**Task**:
Check every line below for the word "scene" and copy each one that has it.

—————

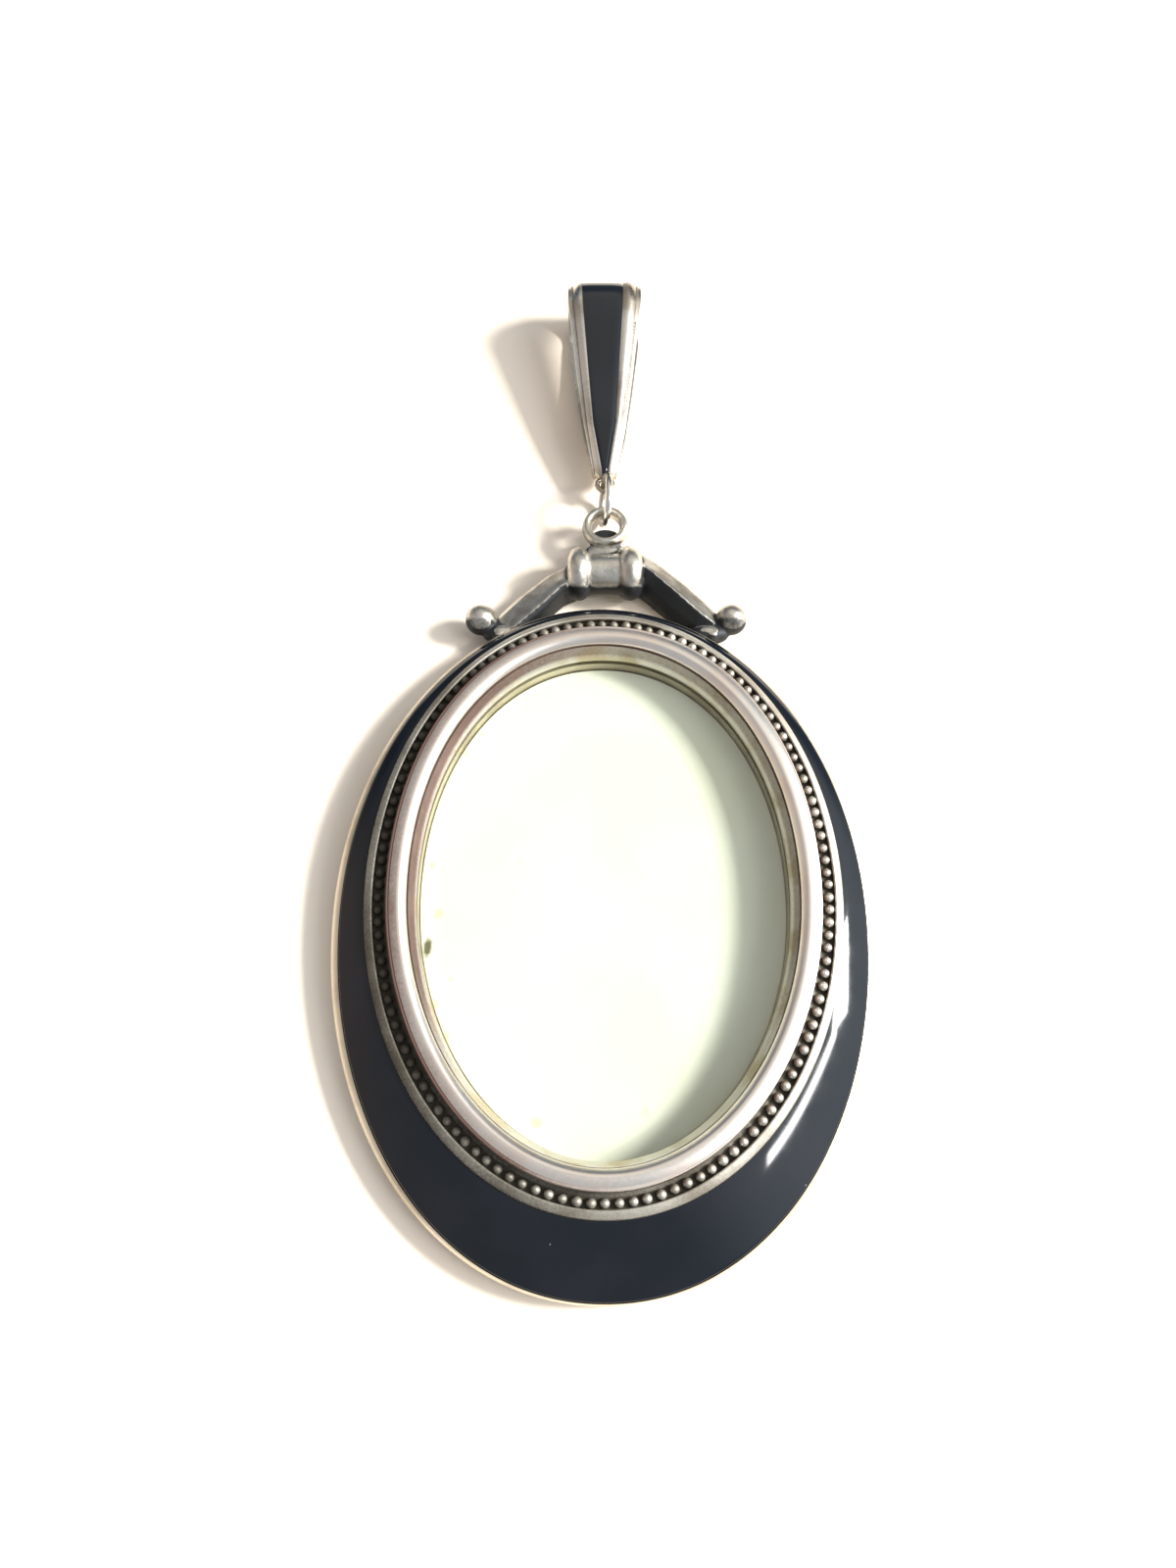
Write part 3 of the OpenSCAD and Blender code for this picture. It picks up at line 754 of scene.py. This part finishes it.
# Jump ring. A plain ring of round silver wire that stands nearly on edge and links the ring of
# the crest with the eye of the chain loop.
JUMP_WIRE = 0.32
JUMP_LEAN = 8
jump_size = jump_high - jump_low
jump_centre = (jump_low + jump_high) / 2
jump_silver = worn_silver("jump ring silver", tone(232, 228, 218), tone(200, 192, 180),
                          tone(60, 52, 44), 0.22)
jump_ring = bmesh.new()
jump_ring.verts.layers.float.new("tarnish_and_shade")
torus(jump_ring, jump_centre, jump_size[1] / 2 - JUMP_WIRE, JUMP_WIRE, 90 + JUMP_LEAN)
set_down("link_ring", jump_ring, jump_silver, "jump_ring", 80)

# Chain loop. A tapered silver strip folded into a loop: a flange along each side, a raised
# frame on its front round the enamel, and a small eye at its tip that hangs in the jump ring.
loop_low, loop_high = box_mm("bail")
LOOP_T = 0.45
FRAME_T = 0.36
TIP_R = 0.6
TIP_Z = 2.0
RECESS = 0.34
ROUND = 0.09
TIP_EYE_R, TIP_EYE_WIRE = 0.68, 0.22
loop_r = (loop_high[2] - FRAME_T) / 2
bend_y = loop_high[1] - loop_r - FRAME_T
eye_y = loop_low[1] + TIP_EYE_R + TIP_EYE_WIRE
tip_y = eye_y + TIP_EYE_R + TIP_R + 0.02
reach = math.hypot(bend_y - tip_y, loop_r - TIP_Z)
lean = math.atan2(loop_r - TIP_Z, bend_y - tip_y)
half_turn = math.asin((loop_r - TIP_R) / reach)


def between_ends(first, second, steps):
    """Straight stretch of the side view, between the ends of two arcs."""
    shares = [i / steps for i in range(1, steps)]
    return [(*(a + (b - a) * s for a, b in zip(first[:3], second)), first[3]) for s in shares]


def side_view(steps_bend=48, steps_tip=16, steps_side=30):
    """Points and outward directions round the loop in its side view, from the tip over the front."""
    front, back = math.pi / 2 + half_turn + lean, -math.pi / 2 - half_turn + lean
    tops = [(tip_y, TIP_Z, TIP_R, a) for a in np.linspace(math.pi, front, steps_tip)]
    bend = [(bend_y, loop_r, loop_r, a) for a in np.linspace(front, back, steps_bend)]
    last = [(tip_y, TIP_Z, TIP_R, a) for a in np.linspace(back + 2 * math.pi, math.pi, steps_tip)]
    path = tops + between_ends(tops[-1], bend[0], steps_side)
    path += bend + between_ends(bend[-1], last[0], steps_side) + last
    return [(y + r * math.cos(a), z + r * math.sin(a), math.cos(a), math.sin(a)) for y, z, r, a in path]


# Distance from the loop's tip, its half width, that of the enamel, and the width of the flange
WIDTHS = np.array([
    (1.0, 0.9, 0.1, 0.16), (3.0, 1.26, 0.45, 0.2), (6.2, 1.85, 1.0, 0.3), (11.0, 2.5, 1.42, 0.42),
    (17.7, 3.26, 1.95, 0.5), (21.8, 3.42, 2.12, 0.52),
])


def wide(y, column):
    """Width from the table at a place along the loop."""
    return np.interp(y - loop_low[1], WIDTHS[:, 0], WIDTHS[:, column])


def aside(y):
    """How far the enamel lies to the left of the loop's middle."""
    return -0.06 - 0.018 * (y - loop_low[1] - 3)


side_points = side_view()
loop_rows = []
loop_tarnish = []
for y, z, out_y, out_z in side_points:
    half = wide(y, 1)
    flange = half - wide(y, 3)
    window = min(wide(y, 2), flange - 0.12)
    ridge = window + (flange - window) * 0.36
    # The raised frame runs along the front and half round the bend, with its recess a little shorter
    height = FRAME_T if z >= loop_r - 0.01 or (y < bend_y and out_z > 0.3) else 0.0
    depth = RECESS if height and z >= TIP_Z + 0.35 and (z >= loop_r + 0.5 or y < bend_y) else 0.0
    round_x = min(ROUND, half * 0.2)
    nip = round_x * 0.3
    # Half width, height over the strip and tarnish, from the middle out and back underneath
    section = [
        (0, height - depth, 0.15), (window - 0.05, height - depth, 0.5),
        (window, height - depth + 0.02, 0.9), (window, height - min(depth, ROUND), 0.55),
        (window + ROUND * 0.4, height, 0.45), (ridge, height, 0.2),
        (ridge + (flange - ridge) * 0.4, height * 0.72, 0.0), (flange, height * 0.12, 0.1),
        (flange + 0.02, 0.02, 0.7), (half - round_x, 0.0, 0.1), (half - nip, -nip, 0), (half, -round_x, 0),
        (half, -LOOP_T + round_x, 0), (half - nip, -LOOP_T + nip, 0.2), (half - round_x, -LOOP_T, 0.3),
        (0, -LOOP_T, 0.3),
    ]
    section += [(-x, n, dark) for x, n, dark in section[-2:0:-1]]
    shift = aside(y) if height else 0
    section = [(x + shift * (abs(x) <= window), n, dark) for x, n, dark in section]
    loop_rows.append([Vector((crest_x + x, y + out_y * n, z + out_z * n)) for x, n, dark in section])
    loop_tarnish.append([dark for x, n, dark in section])
loop = bmesh.new()
tarnish_and_shade = loop.verts.layers.float.new("tarnish_and_shade")
along, across = len(loop_rows), len(loop_rows[0])
for vert in bmesh.ops.create_grid(loop, x_segments=across, y_segments=along - 1, size=1)["verts"]:
    column = round((vert.co.x + 1) / 2 * across) % across
    row = round((vert.co.y + 1) / 2 * (along - 1))
    vert[tarnish_and_shade] = loop_tarnish[row][column]
    vert.co = loop_rows[row][column]
torus(loop, (crest_x, eye_y, TIP_Z), TIP_EYE_R, TIP_EYE_WIRE)
# The fine beading along the right flange: number of grains, first one, distance and radius
MILGRAIN, MILGRAIN_FROM, MILGRAIN_STEP, MILGRAIN_R = 27, 2.6, 0.32, 0.13
front_line = sorted((point[0], point[1]) for point in side_points if point[3] > 0.3)
for i in range(MILGRAIN):
    y = bend_y - MILGRAIN_FROM - i * MILGRAIN_STEP
    edge = wide(y, 1) - wide(y, 3) / 2
    z = np.interp(y, *zip(*front_line))
    size = MILGRAIN_R * (1 - 0.4 * i / MILGRAIN)
    bmesh.ops.create_uvsphere(loop, u_segments=8, v_segments=6, radius=size,
                              matrix=Matrix.Translation((crest_x + edge, y, z)))
loop_silver = worn_silver("chain loop silver", tone(230, 226, 216), tone(178, 168, 152),
                          tone(70, 58, 48), 0.22)
set_down("chain_loop", loop, loop_silver, "bail", 60)

# Enamel of the chain loop. The same black enamel, let into the raised frame on the loop's front
# and slightly crowned across.
wedge_rows = []
# Right half of the section, from its edge in: share of the half width and depth under the frame
CROWN = [(1, 0.28), (1, 0.12), (0.86, 0.06), (0.5, 0.025), (0, 0.02)]
crown = [(-share, under) for share, under in CROWN] + CROWN[-2::-1]
for y, z, out_y, out_z in side_points:
    if out_z < 0.05 or z < TIP_Z + 0.4 or (y >= bend_y and z < loop_r + 0.58):
        continue
    middle, half = crest_x + aside(y), wide(y, 2) - GAP
    section = [(middle + half * share, FRAME_T - under) for share, under in crown]
    wedge_rows.append([Vector((x, y + out_y * n, z + out_z * n)) for x, n in section])
wedge = bmesh.new()
skin(wedge, wedge_rows)
set_down("loop_enamel", wedge, black_enamel, "bail_enamel", 60)

# Table, light and camera. The piece lies on a white table. A soft lamp on the right throws the
# shadows, a narrow one beside it draws the long streak in the enamel, and the room around them
# is what the silver mirrors.
TABLE_LENGTH_M = 1.6
TABLE_DROP = 0.05
table = bmesh.new()
bmesh.ops.create_grid(table, x_segments=1, y_segments=1, size=TABLE_LENGTH_M / 2,
                      matrix=Matrix.Translation((0, 0, -TABLE_DROP * MM)))
table_mesh = bpy.data.meshes.new("table")
table.to_mesh(table_mesh)
table.free()
white_table, surface = new_finish("white table")
mottle = grain(surface, 0.02, 3).between(0.3, 0.7)
put_on(white_table, {
    "Base Color": mottle.blend((0.93, 0.82, 0.69, 1), (0.93, 0.84, 0.73, 1)),
    "Roughness": 0.6,
    "Specular IOR Level": 0.2,
})
table_mesh.materials.append(white_table)
table_top = bpy.data.objects.new("table", table_mesh)
bpy.context.collection.objects.link(table_top)

scene = bpy.context.scene
scene.view_settings.view_transform = "Standard"
LAMP_DISTANCE_M = 0.6


def bearing(turn, height):
    """Direction from an angle round from the right and one up from the table, in degrees."""
    turn, height = math.radians(turn), math.radians(height)
    return Vector((math.cos(height) * math.cos(turn), math.cos(height) * math.sin(turn), math.sin(height)))


def soft_lamp(name, first, last, width, power):
    """Long soft lamp from one bearing to another, so many metres wide, with its power in watts."""
    first, last = bearing(*first) * LAMP_DISTANCE_M, bearing(*last) * LAMP_DISTANCE_M
    light = bpy.data.lights.new(name, "AREA")
    light.shape = "RECTANGLE"
    light.size = (last - first).length
    light.size_y = width
    light.energy = power
    light.color = (1.0, 0.99, 0.97)
    lamp = bpy.data.objects.new(name, light)
    middle = (first + last) / 2
    along_lamp = (last - first).normalized()
    out = (middle - along_lamp * middle.dot(along_lamp)).normalized()
    turned = Matrix((along_lamp, out.cross(along_lamp), out)).transposed().to_4x4()
    lamp.matrix_world = Matrix.Translation(middle + Vector((0, case_y * MM, 0))) @ turned
    bpy.context.collection.objects.link(lamp)


soft_lamp("key", (-3, 34), (13, 37), 0.1, 7.4)
soft_lamp("strip", (-4, 36), (-32, 52), 0.032, 0.85)

world = bpy.data.worlds.new("room")
world.use_nodes = True
scene.world = world
sky = Wire(world.node_tree).node("ShaderNodeTexCoord", output="Generated")
across, along, up = [sky.node("ShaderNodeSeparateXYZ", {}, {0: sky}, axis) for axis in "XYZ"]
# Walls warm on the left and cool on the right, paler at their foot, and dark at the far end
walls = across.between(-0.7, 0.9).blend((0.66, 0.54, 0.48, 1), (0.85, 0.92, 0.95, 1))
wall_foot = across.between(-0.3, 0.6).blend((0.72, 0.65, 0.55, 1), (0.9, 0.95, 0.97, 1))
walls = up.between(0.28, 0.1).blend(walls, wall_foot)
walls = along.between(0.2, 0.65).blend(walls, (0.1, 0.13, 0.17, 1))
# A dim ceiling with a warm patch towards the far end, and a grey wall at the near end
room = up.between(0.3, 0.9).blend(walls, (0.4, 0.42, 0.45, 1))
room = (along * 0.5 + up * 0.87).between(0.86, 0.98).blend(room, (0.8, 0.75, 0.68, 1))
room = along.between(-0.1, -0.75).blend(room, (0.42, 0.44, 0.48, 1))
# A bright patch half way up on the right
room = (across * 0.75 + up * 0.66).between(0.72, 1.0).blend(room, (1.5, 1.62, 1.72, 1))
feed(world.node_tree, world.node_tree.nodes["Background"].inputs["Color"], room)

camera = bpy.data.cameras.new("camera")
camera.sensor_fit = "VERTICAL"
camera.sensor_height = 36
camera.lens = FOCAL_PX / IMAGE_H * camera.sensor_height
camera.clip_start = 0.005
camera_rig = bpy.data.objects.new("camera", camera)
camera_rig.location = Vector(CAMERA_PLACE) * MM
camera_rig.rotation_euler = (math.radians(CAMERA_TILT), 0, 0)
bpy.context.collection.objects.link(camera_rig)
scene.camera = camera_rig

—————

**Exercise output**:
Write part 3 of the OpenSCAD and Blender code for this picture. It picks up at line 754 of scene.py. This part finishes it.
scene = bpy.context.scene
scene.view_settings.view_transform = "Standard"
scene.world = world
scene.camera = camera_rig